Try to offer industry training courses for interested individuals.  Engage your HODs to regularly assess staff members to identify the most promising individuals.  With a bit of training and more confidence, a quiet and humble individual who doesn’t like to draw attention to themselves could be your most promising candidate.

Encouraging staff members to expand their knowledge and horizons always benefits any organization.  It also increases an employee’s sense of self-worth, resulting in them striving to outperform themselves.

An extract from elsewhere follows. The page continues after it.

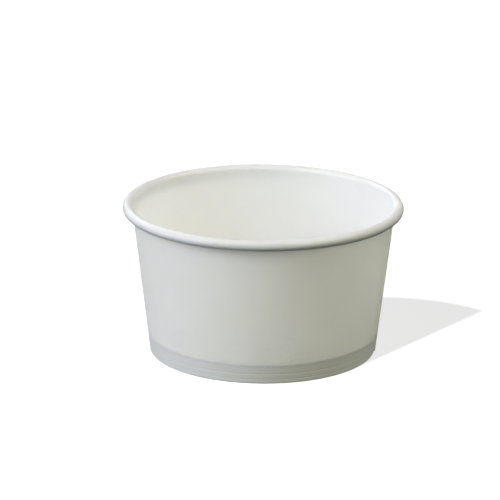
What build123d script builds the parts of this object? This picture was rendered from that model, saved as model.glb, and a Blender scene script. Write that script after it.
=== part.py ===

Implementing the plan and monitoring results

All people are different and learn at various rates of speed.  Implementing your succession plan will involve measuring the progress of those chosen to fill successor roles.  You can do this by drawing up a list of training objectives and listing projected achievement dates for new KSA levels next to each goal.

Assess the progress of successors by comparing the estimated dates to the actual dates when they attain new knowledge levels. Some successors might reach the desired outcomes quicker than anticipated, and these individuals should be prepared for crucial positions. Conversely, other successors may require additional time and training to achieve their goals.

That doesn’t mean you made a mistake.  Sometimes those candidates are more likely to remain within your organization, while the quicker learners may be more inclined to move on if a better job offer arises.

Final thoughts

In conclusion, effective succession planning is an essential and strategic process that ensures the continuity and stability of an organization. Businesses can better prepare for leadership transitions while minimizing disruptions by identifying, developing, and nurturing potential successors. Implementing the outlined steps in this guide to succession planning, including documentation, demonstration, education, cross-training, mentoring, and exposure, will enable organizations to cultivate a robust and capable talent pool. By investing in future leaders’ development, organizations can safeguard their success and foster a culture of growth, adaptability, and collaboration, driving long-term prosperity and resilience in an ever-changing business landscape.